**Aim of the exercise:** Repeat exactly, please, the lines that begin at the start of the listing and end at the line holding "return revolve(Plane.XZ *".

----------

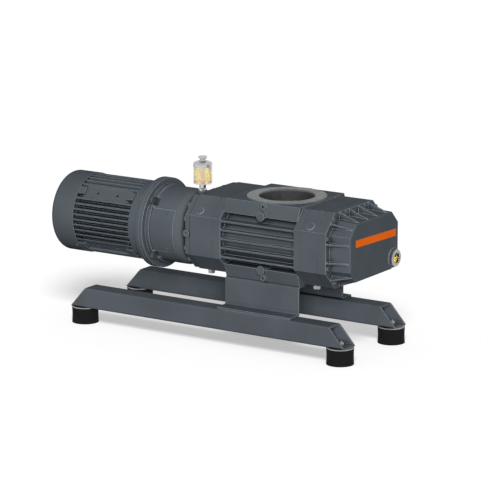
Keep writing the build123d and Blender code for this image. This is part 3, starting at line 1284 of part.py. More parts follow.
def cable_gland():
    """Cable gland under the terminal box, with an open cable bore."""
    z1 = AXIS_Z - BOX_WIDTH / 2
    body = upright(z1 - GLAND_LENGTH, z1 + BOX_WALL + 2, GLAND_R, BOX_X, gland_y())
    body += Pos(BOX_X, gland_y(), z1 - GLAND_NUT_LENGTH) * hexagon_bar(GLAND_NUT_LENGTH, GLAND_NUT_ACROSS)
    body += Pos(BOX_X, gland_y(), z1 - GLAND_LENGTH + 2) * hexagon_bar(GLAND_NUT_LENGTH, GLAND_NUT_ACROSS - 3)
    return body - upright(z1 - GLAND_LENGTH - 1, z1 + BOX_WALL + 3, GLAND_BORE_R, BOX_X, gland_y())


# ---------------------------------------------------------------- oiler

def at_oiler(shape):
    """Place a piece made about the Z axis on the oiler's axis."""
    return Pos(OILER_X, OILER_Y, 0) * shape


def lathe(points):
    """Turned piece from a closed outline of (radius, height) points."""
    return revolve(Plane.XZ * Polygon(*points, align=None), Axis.Z)


def oiler_stem():
    """Tapered stem between the seal cover and the glass."""
    stem = lathe([
        (OIL_PASSAGE_R, OILER_BOSS_TOP), (STEM_R_BOTTOM, OILER_BOSS_TOP),
        (STEM_R_BOTTOM, OILER_BOSS_TOP + 3), (STEM_R_TOP, OILER_BOSS_TOP + 8),
        (STEM_R_TOP, CUP_Z0), (OIL_PASSAGE_R, CUP_Z0),
    ])
    return at_oiler(stem)


def oiler_glass():
    """Glass cup with a thick floor, open at its top."""
    inner = GLASS_CUP_R - GLASS_CUP_WALL
    cup = lathe([
        (TUBE_R, CUP_Z0), (GLASS_CUP_R - 2, CUP_Z0), (GLASS_CUP_R, CUP_Z0 + 2), (GLASS_CUP_R, CUP_Z1),
        (inner, CUP_Z1), (inner, CUP_Z0 + GLASS_CUP_FLOOR), (TUBE_R, CUP_Z0 + GLASS_CUP_FLOOR),
    ])
    return at_oiler(cup)


def oiler_oil():
    """Oil in the cup, round the stand tube."""
    outer = GLASS_CUP_R - GLASS_CUP_WALL - OIL_GAP
    floor = CUP_Z0 + GLASS_CUP_FLOOR
    oil = Pos(0, 0, floor) * extrude(Circle(outer) - Circle(TUBE_R), OIL_LEVEL - GLASS_CUP_FLOOR)
    return at_oiler(oil)


def oiler_tube():
    """Stand tube in the cup with inlet slots near its top."""
    body = Pos(0, 0, CUP_Z0) * extrude(Circle(TUBE_R) - Circle(TUBE_BORE_R), GLASS_CUP_H)
    body -= Pos(0, 0, CUP_Z0 + OIL_LEVEL - 8) * Box(3 * TUBE_R, TUBE_SLOT, 12)
    return at_oiler(body)


def oiler_cap():
    """Domed metal cap that closes the cup."""
    hole = NEEDLE_R + 0.1
    rim_r = GLASS_CUP_R + 0.4
    cap = lathe([
        (hole, CUP_Z1), (rim_r, CUP_Z1), (rim_r, CUP_Z1 + CAP_RIM_H), (rim_r - 3, CUP_Z1 + CAP_RIM_H + 4),
        (CAP_TOP_R, CAP_Z1), (hole, CAP_Z1),
    ])
    return at_oiler(cap)


def oiler_knob():
    """Flow knob: flared head on a waist, with the needle that reaches down the stand tube."""
    z0 = CAP_Z1 + KNOB_CLEARANCE
    head = lathe([
        (0, z0), (KNOB_WAIST_R + 1.5, z0), (KNOB_WAIST_R, z0 + KNOB_H * 0.35),
        (KNOB_R, z0 + KNOB_H * 0.62), (KNOB_R, z0 + KNOB_H - 1), (KNOB_R - 1, z0 + KNOB_H), (0, z0 + KNOB_H),
    ])
    head += Pos(0, 0, z0 - NEEDLE_LENGTH) * extrude(Circle(NEEDLE_R), NEEDLE_LENGTH + 2)
    return at_oiler(head)


# ---------------------------------------------------------------- write the pieces

def main():
    """Build every piece and write one file for each."""
    os.makedirs("parts", exist_ok=True)
    write("foot_buffers", at_feet(foot_buffer()))
    write("foot_inserts", at_feet(foot_insert()))
    write("foot_plates", at_feet(foot_plate()))
    write("foot_nuts", at_feet(foot_nut()))
    write("near_rail", rail(-1))
    write("far_rail", rail(1))
    write("near_pedestal", pedestal(-1))
    write("far_pedestal", pedestal(1))
    write("frame_bolts", frame_bolts())
    write("cylinder_housing", cylinder_housing())
    write("drive_side_housing", drive_side_housing())
    write("gear_side_housing", gear_side_housing())
    write("gear_cover", gear_cover())
    write("cover_bolts", cover_bolts())
    write("sight_glass_ring", sight_glass_ring())
    write("sight_glass_pane", sight_glass_pane())
    write("drain_plugs", drain_plugs())
    write("seal_cover", seal_cover())
    write("seal_side_bolts", seal_side_bolts())
    write("shaft_seal", shaft_seal())
    write("lantern", lantern())
    write("coupling_guards", coupling_guards())
    write("motor_coupling_hub", motor_coupling_hub())
    write("pump_coupling_hub", pump_coupling_hub())
    write("coupling_spider", coupling_spider())
    write("drive_rotor", lobe_rotor(DRIVE_Y, 0))
    write("driven_rotor", lobe_rotor(DRIVEN_Y, 90))
    write("drive_shaft", rotor_shaft(PUMP_HUB_X, DRIVE_Y))
    write("driven_shaft", rotor_shaft(DRIVE_BEARING_X, DRIVEN_Y))
    write("drive_timing_gear", timing_gear(DRIVE_Y, 0))
    write("driven_timing_gear", timing_gear(DRIVEN_Y, 180 / GEAR_TEETH))
    write("drive_lock_nut", lock_nut(DRIVE_Y))
    write("driven_lock_nut", lock_nut(DRIVEN_Y))
    write("bearing_outer_rings", bearing_outer_rings())
    write("drive_bearing_cores", bearing_cores(DRIVE_Y))
    write("driven_bearing_cores", bearing_cores(DRIVEN_Y))
    write("chamber_seals", chamber_seals())
    write("oil_slinger", oil_slinger(DRIVEN_Y))
    write("motor_frame", motor_frame())
    write("motor_front_shield", front_shield())
    write("motor_rear_shield", rear_shield())
    write("motor_flange_bolts", motor_flange_bolts())
    write("stator_core", stator_core())
    write("stator_windings", stator_windings())
    write("motor_rotor_core", rotor_core())
    write("motor_shaft", motor_shaft())
    write("motor_bearing_outers", motor_bearing_outers())
    write("motor_bearing_inners", motor_bearing_inners())
    write("motor_fan", motor_fan())
    write("fan_cover", fan_cover())
    write("terminal_box", terminal_box())
    write("terminal_box_lid", terminal_box_lid())
    write("cable_gland", cable_gland())
    write("oiler_stem", oiler_stem())
    write("oiler_glass", oiler_glass())
    write("oiler_oil", oiler_oil())
    write("oiler_tube", oiler_tube())
    write("oiler_cap", oiler_cap())
    write("oiler_knob", oiler_knob())


main()
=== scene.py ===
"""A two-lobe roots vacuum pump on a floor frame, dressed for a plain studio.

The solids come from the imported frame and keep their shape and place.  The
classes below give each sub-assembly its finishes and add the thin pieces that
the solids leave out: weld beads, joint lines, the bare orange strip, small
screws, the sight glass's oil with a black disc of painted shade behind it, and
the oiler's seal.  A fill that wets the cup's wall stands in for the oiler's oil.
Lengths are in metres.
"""

import logging
import math
from dataclasses import dataclass
from enum import Enum
from typing import Callable, Iterable, Optional, Sequence

import bmesh
import bpy
from mathutils import Matrix, Vector


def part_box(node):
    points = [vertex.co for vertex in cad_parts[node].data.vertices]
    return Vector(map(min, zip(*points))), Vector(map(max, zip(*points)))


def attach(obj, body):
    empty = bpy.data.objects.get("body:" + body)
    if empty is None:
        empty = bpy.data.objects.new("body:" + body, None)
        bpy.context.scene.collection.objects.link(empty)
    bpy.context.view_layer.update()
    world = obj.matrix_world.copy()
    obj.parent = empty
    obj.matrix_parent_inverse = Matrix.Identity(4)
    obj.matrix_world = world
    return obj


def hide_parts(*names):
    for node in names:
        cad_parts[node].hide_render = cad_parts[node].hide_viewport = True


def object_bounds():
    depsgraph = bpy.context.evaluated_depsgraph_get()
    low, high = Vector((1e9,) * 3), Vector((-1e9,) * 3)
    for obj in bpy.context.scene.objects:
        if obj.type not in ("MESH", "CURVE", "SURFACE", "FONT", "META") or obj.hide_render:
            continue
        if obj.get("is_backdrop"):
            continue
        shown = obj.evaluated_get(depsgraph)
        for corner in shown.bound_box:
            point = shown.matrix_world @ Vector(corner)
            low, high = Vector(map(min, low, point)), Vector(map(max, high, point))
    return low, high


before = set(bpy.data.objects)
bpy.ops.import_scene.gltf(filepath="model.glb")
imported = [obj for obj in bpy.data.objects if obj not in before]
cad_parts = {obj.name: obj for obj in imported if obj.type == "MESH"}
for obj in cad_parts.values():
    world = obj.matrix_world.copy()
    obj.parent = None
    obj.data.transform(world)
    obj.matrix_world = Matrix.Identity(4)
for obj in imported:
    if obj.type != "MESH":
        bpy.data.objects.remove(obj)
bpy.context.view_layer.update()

log = logging.getLogger("pump")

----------

**Final result:**
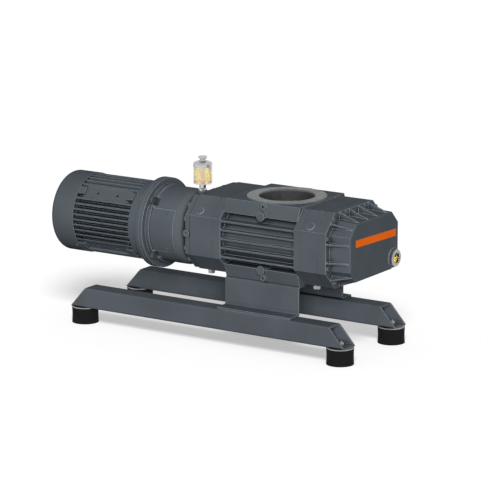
Keep writing the build123d and Blender code for this image. This is part 3, starting at line 1284 of part.py. More parts follow.
def cable_gland():
    """Cable gland under the terminal box, with an open cable bore."""
    z1 = AXIS_Z - BOX_WIDTH / 2
    body = upright(z1 - GLAND_LENGTH, z1 + BOX_WALL + 2, GLAND_R, BOX_X, gland_y())
    body += Pos(BOX_X, gland_y(), z1 - GLAND_NUT_LENGTH) * hexagon_bar(GLAND_NUT_LENGTH, GLAND_NUT_ACROSS)
    body += Pos(BOX_X, gland_y(), z1 - GLAND_LENGTH + 2) * hexagon_bar(GLAND_NUT_LENGTH, GLAND_NUT_ACROSS - 3)
    return body - upright(z1 - GLAND_LENGTH - 1, z1 + BOX_WALL + 3, GLAND_BORE_R, BOX_X, gland_y())


# ---------------------------------------------------------------- oiler

def at_oiler(shape):
    """Place a piece made about the Z axis on the oiler's axis."""
    return Pos(OILER_X, OILER_Y, 0) * shape


def lathe(points):
    """Turned piece from a closed outline of (radius, height) points."""
    return revolve(Plane.XZ * Polygon(*points, align=None), Axis.Z)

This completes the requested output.